Documentaire sur Arte à 23 h 55

NOUS VENONS EN AMIS Bande Annonce (Documentaire - 2015)
Durée : 02:03

Vu du ciel, le décor touche au sublime. En survolant la savane, les ­forêts ou les méandres du Nil Blanc, on ne peut imaginer qu’au sol la vie est un enfer.

En 2011, Hubert Sauper a survolé le Soudan du Sud, au moment où le pays faisait sécession avec la République du Soudan et devenait le 54e pays de l’Union africaine. Le documentariste a posé son ULM amélioré près de villages de cases, de champs pétroliers ou d’églises évangéliques et en a fait un film dur, parfois à la limite du supportable. Tourné à hauteur d’hommes, Nous venons en amis montre des personnages en souffrance et d’autres, souvent dégoulinants de bonnes intentions, qui exploitent leur misère. Si la vision peut sembler manichéenne, l’effet fonctionne : on en ressort groggy.

Contrairement à son précédent long-métrage, Le Cauchemar de Darwin (2004), qui dénonçait l’exploitation intensive de la perche du Nil dans un village tanzanien, le réalisateur autrichien ne s’est cette fois pas lancé dans un réquisitoire. Nous venons en amis est écrit comme une fresque, une succession de rencontres avec ceux et celles qui habitent sur un territoire totalement dévasté par une guerre civile (1983-2005) qui a fait 2 millions de morts et 4 millions de réfugiés. On y voit la survie dans une misère sombre, moite.

A la proclamation de son indépendance, le Soudan du Sud est un pays en lambeaux, pauvre mais riche d’un sous-sol gorgé de pétrole, d’or et d’uranium que les puissances occidentales convoitent.

Hubert Sauper près de son ULM avec lequel il a survolé le Soudan du Sud. / © LE PACTE

Au XVe siècle, les conquistadors espagnols lançaient des « Venimos en paz » (« Nous venons en paix ») aux populations indigènes avant de les massacrer. Six siècles plus tard, c’est également « en amis » que la Chine, au Nord, et les Etats-Unis, au Sud, se sont présentés au Soudan. Mais, à quelques kilomètres des forages, on connaît l’autre réalité : « L’eau n’est plus potable parce qu’ils la mélangent avec le pétrole en creusant des trous profonds, explique un vieux villageois. Tous ceux qui boivent de cette eau finissent par mourir. »

Tableau néocolonialiste

Un jeune Britannique se targue, lui, de faire un job utile en déminant des terrains. « J’ai trois femmes de ménage et deux vigiles armés, annonce-t-il fièrement, avant d’enchaîner les préjugés. Il y a bien une raison s’ils [les Sud-Soudanais] doivent avoir deux cents ans de retard. C’est peut-être ce qu’ils veulent ! »

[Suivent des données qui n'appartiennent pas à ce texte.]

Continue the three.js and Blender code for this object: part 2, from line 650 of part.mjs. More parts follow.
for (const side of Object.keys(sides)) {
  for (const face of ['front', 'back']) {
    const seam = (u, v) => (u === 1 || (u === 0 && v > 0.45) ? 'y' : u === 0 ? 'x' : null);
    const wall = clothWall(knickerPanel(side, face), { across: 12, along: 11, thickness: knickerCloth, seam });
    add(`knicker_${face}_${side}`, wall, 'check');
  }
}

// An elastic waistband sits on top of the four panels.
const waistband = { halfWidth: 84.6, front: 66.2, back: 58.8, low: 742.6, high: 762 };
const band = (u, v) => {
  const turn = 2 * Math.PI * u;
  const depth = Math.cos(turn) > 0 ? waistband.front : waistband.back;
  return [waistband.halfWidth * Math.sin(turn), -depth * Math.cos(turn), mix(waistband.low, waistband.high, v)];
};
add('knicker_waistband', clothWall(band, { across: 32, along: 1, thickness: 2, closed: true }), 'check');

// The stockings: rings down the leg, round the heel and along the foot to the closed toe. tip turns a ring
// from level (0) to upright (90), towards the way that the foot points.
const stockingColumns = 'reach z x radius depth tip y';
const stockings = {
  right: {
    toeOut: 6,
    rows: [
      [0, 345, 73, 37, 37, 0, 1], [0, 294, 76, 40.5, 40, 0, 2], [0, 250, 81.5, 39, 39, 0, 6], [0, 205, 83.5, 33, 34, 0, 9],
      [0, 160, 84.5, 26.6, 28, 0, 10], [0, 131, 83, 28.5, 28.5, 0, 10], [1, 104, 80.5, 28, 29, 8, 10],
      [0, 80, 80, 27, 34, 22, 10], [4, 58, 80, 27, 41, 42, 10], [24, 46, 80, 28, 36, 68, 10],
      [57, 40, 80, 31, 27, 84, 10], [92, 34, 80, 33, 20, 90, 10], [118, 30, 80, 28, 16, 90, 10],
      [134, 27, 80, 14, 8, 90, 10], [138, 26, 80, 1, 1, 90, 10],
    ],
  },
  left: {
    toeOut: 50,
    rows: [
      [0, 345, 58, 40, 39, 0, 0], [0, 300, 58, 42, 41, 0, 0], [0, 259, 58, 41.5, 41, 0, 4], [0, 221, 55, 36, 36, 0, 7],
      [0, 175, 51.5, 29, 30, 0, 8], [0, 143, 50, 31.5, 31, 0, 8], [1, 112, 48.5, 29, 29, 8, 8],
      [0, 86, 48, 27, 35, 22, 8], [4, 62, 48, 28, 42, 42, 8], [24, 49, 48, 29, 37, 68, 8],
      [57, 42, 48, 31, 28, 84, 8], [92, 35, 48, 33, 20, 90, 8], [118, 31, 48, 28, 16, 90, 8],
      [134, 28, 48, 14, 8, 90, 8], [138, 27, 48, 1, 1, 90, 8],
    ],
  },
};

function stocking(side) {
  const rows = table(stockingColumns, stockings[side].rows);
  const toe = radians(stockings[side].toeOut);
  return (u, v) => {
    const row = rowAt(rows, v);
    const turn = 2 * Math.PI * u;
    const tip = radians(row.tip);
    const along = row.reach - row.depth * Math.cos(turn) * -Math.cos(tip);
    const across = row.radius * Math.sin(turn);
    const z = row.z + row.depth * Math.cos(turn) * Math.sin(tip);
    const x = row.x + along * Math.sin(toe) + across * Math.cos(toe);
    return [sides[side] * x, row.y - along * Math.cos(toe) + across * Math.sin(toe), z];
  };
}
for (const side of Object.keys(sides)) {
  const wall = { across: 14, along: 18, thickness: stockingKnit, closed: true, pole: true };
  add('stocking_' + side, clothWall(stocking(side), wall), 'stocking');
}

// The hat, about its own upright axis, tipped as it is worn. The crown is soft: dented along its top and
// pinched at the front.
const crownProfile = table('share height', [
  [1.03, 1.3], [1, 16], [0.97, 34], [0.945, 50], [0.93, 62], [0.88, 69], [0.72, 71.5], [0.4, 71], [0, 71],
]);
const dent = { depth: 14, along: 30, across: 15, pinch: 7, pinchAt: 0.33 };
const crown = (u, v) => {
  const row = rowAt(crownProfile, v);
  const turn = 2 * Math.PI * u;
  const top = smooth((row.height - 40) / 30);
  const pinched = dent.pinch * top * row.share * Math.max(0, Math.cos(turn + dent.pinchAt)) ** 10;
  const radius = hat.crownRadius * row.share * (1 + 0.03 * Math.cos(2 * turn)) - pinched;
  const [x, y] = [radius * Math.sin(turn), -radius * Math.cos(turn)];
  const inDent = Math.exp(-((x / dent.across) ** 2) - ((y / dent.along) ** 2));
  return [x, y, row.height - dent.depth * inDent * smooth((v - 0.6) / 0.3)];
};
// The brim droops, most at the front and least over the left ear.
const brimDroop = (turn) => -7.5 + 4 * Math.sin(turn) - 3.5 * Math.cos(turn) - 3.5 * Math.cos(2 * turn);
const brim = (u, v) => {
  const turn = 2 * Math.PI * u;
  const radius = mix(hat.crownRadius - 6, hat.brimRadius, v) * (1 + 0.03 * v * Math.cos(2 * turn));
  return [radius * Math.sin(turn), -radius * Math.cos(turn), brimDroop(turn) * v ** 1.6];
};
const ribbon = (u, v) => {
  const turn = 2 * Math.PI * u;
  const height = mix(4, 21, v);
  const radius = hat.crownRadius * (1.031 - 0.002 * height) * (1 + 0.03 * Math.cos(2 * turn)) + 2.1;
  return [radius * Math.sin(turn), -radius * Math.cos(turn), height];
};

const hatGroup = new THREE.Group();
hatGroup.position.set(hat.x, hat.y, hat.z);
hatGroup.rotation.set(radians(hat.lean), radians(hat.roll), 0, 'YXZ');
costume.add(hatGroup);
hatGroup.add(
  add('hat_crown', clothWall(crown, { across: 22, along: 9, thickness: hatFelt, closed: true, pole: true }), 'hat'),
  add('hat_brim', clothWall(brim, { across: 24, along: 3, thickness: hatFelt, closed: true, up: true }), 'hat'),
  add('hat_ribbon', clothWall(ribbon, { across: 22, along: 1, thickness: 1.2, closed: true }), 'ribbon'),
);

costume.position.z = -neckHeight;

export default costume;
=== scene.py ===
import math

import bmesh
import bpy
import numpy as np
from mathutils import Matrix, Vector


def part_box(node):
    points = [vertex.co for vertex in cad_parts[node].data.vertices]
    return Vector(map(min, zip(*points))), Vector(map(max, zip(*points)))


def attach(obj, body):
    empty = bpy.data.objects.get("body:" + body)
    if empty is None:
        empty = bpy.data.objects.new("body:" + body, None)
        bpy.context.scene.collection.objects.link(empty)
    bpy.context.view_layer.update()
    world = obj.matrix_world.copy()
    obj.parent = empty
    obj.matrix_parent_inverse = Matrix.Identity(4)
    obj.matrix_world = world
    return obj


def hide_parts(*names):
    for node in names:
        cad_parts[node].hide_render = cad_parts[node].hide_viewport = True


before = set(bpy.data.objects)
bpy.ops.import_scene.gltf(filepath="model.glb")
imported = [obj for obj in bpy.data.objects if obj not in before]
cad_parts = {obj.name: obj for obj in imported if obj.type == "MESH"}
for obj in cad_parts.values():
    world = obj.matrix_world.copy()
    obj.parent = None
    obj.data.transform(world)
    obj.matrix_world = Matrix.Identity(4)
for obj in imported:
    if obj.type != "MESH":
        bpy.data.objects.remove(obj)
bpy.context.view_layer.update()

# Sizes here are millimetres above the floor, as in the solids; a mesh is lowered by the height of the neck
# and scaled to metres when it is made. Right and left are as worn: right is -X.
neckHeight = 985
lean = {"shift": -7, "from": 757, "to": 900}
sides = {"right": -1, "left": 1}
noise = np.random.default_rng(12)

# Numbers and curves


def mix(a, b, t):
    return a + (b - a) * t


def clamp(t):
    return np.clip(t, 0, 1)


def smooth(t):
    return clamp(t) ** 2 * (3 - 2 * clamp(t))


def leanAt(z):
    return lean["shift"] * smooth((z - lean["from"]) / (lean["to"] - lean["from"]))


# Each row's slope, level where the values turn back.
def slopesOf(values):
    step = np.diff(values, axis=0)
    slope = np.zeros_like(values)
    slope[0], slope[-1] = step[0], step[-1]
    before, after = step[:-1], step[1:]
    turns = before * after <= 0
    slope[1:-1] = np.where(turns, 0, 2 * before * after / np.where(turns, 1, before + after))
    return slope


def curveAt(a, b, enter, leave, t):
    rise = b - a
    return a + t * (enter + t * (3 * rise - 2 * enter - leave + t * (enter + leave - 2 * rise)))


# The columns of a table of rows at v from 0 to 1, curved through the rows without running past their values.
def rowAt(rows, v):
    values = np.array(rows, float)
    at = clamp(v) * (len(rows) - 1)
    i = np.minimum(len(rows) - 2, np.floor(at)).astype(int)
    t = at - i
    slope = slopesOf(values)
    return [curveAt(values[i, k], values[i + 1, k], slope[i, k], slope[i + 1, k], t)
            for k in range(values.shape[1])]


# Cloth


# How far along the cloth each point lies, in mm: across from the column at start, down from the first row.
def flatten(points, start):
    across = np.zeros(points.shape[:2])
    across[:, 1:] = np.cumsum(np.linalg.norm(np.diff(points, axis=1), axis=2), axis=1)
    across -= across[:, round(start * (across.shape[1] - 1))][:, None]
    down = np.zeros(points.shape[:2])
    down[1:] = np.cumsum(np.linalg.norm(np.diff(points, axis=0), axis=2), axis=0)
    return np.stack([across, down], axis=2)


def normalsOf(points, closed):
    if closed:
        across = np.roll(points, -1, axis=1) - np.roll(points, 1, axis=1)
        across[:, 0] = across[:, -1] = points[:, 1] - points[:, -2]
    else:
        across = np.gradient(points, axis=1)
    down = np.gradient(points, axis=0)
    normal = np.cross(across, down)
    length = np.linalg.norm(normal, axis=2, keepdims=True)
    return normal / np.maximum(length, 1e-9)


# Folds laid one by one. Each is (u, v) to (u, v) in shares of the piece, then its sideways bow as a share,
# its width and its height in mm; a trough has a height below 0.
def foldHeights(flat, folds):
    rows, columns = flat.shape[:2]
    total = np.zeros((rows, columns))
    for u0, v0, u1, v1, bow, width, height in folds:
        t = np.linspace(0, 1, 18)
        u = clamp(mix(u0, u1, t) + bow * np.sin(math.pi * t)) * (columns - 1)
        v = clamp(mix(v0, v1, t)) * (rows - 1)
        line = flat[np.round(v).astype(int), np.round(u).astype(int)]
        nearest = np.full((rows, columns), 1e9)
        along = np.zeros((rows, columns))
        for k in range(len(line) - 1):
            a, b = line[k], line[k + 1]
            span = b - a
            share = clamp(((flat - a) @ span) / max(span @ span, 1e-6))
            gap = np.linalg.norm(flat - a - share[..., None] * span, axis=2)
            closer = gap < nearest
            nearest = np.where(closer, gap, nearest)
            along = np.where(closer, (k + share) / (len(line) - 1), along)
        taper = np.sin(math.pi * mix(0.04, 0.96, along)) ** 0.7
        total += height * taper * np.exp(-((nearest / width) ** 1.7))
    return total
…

Le tableau néocolonialiste ne serait pas complet sans une touche de religion. Au Soudan du Sud, terre chrétienne et animiste, des évangélistes américains sont venus s’installer en nombre, distribuant des boîtiers équipés de panneaux solaires pour convaincre les habitants d’écouter le message de la Bible. « Ici, nous sommes au nouveau Texas », assure une évangéliste. « Si tu ne portes pas d’uniforme pour aller à l’école, tu n’es rien », explique un homme à une adolescente vêtue de sa tenue traditionnelle.

Les interrogations que soulève ce documentaire sur l’avenir du Soudan du Sud sont justifiées. En 2013, le plus jeune Etat du monde plongeait dans une guerre civile entre partisans du président Salva Kiir et ceux de son ancien vice-président, Riek Machar.

Même si les deux hommes ont accepté de se rencontrer, mercredi 20 juin à Addis-Abeba, à l’initiative du nouveau premier ministre éthiopien Abiy Ahmed, la paix n’est pas pour demain. Tous les villages situés près de la frontière qui apparaissent dans ce film ont été détruits.

« Nous venons en amis », d’Hubert Sauper (Fr.-Aut., 2014, 105 min).